In crypto-lending, often one cryptocurrency is used as ‘collateral’ for a loan denominated in another cryptocurrency. If the value of the collateral falls below an agreed threshold, it can be liquidated. It is clear that the value in this context is moving from a debtor to a creditor, and it is hoped that the courts will see such an arrangement operating in this way rather than tie itself in knots because technically, there is no transfer at all; there is no transfer of an asset from one person to another. What actually happens is a new transaction is added to the blockchain.

Enforcement can be difficult. For instance, the ‘Part A1 moratorium’ procedure introduced by the Corporate Insolvency and Governance Act 2020 (CIGA 2020) prohibits enforcement without the court’s permission. CIGA 2020 is silent on whether this applies to crypto-lending arrangements. There is also the question of registration. Security is void against a liquidator or administrator (or other creditors) if not registered within 21 days.
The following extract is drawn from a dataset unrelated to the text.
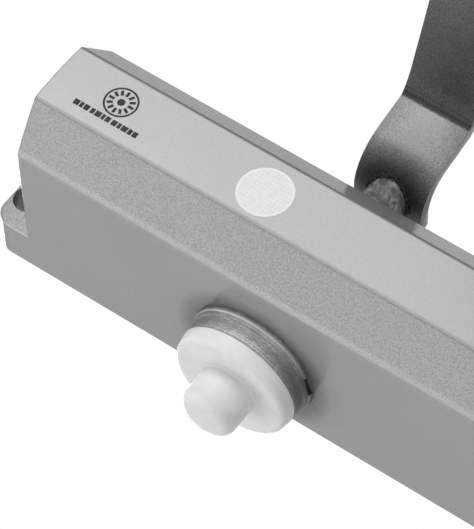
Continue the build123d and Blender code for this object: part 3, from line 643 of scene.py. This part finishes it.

Again, due to anonymity, it is unclear how this applies in crypto-lending. Another pitfall is that a creditor enforcing their security has a duty to get the best price. This does not require a creditor to delay enforcement in the hope that prices will rise, but the volatility in cryptocurrency markets could pose challenges.

Directors’ liabilities

Directors need to wake up and appreciate the issues surrounding cryptocurrency too. As already stated, cryptocurrency is property, and one can ‘transact’ using cryptocurrency, so a director can be liable for wrongful and fraudulent trading in a cryptocurrency transaction. As with any transaction, if a director continues with a cryptocurrency transaction during the time when the company is being wound up and the creditors are considered by the court to have been defrauded, and this was the intention behind the transaction, the director can face liability pursuant to ss 213/256ZA, IA 1986.

Similarly, as with any transaction, if the company is known by the director to be hurtling towards insolvency, and the director engages in a cryptocurrency transaction that is not in the best interests of creditors, the director can face liability under ss 214/246ZB, IA 1986.

In come the cavalry

The government has announced that the UK is set to be a global cryptoasset leader, but as the above shows, the courts are still grappling with the basics—time will tell. On 31 May 2022, HM Treasury launched a consultation on managing the failure of systemic digital settlement asset firms. It has proposed including certain systemically important cryptocurrency firms within a modified financial market infrastructure special administration regime so as to slowly bring in some kind of regulation. Perhaps this consultation will shed some light on the above issues, as encountered in insolvency. Watch this space!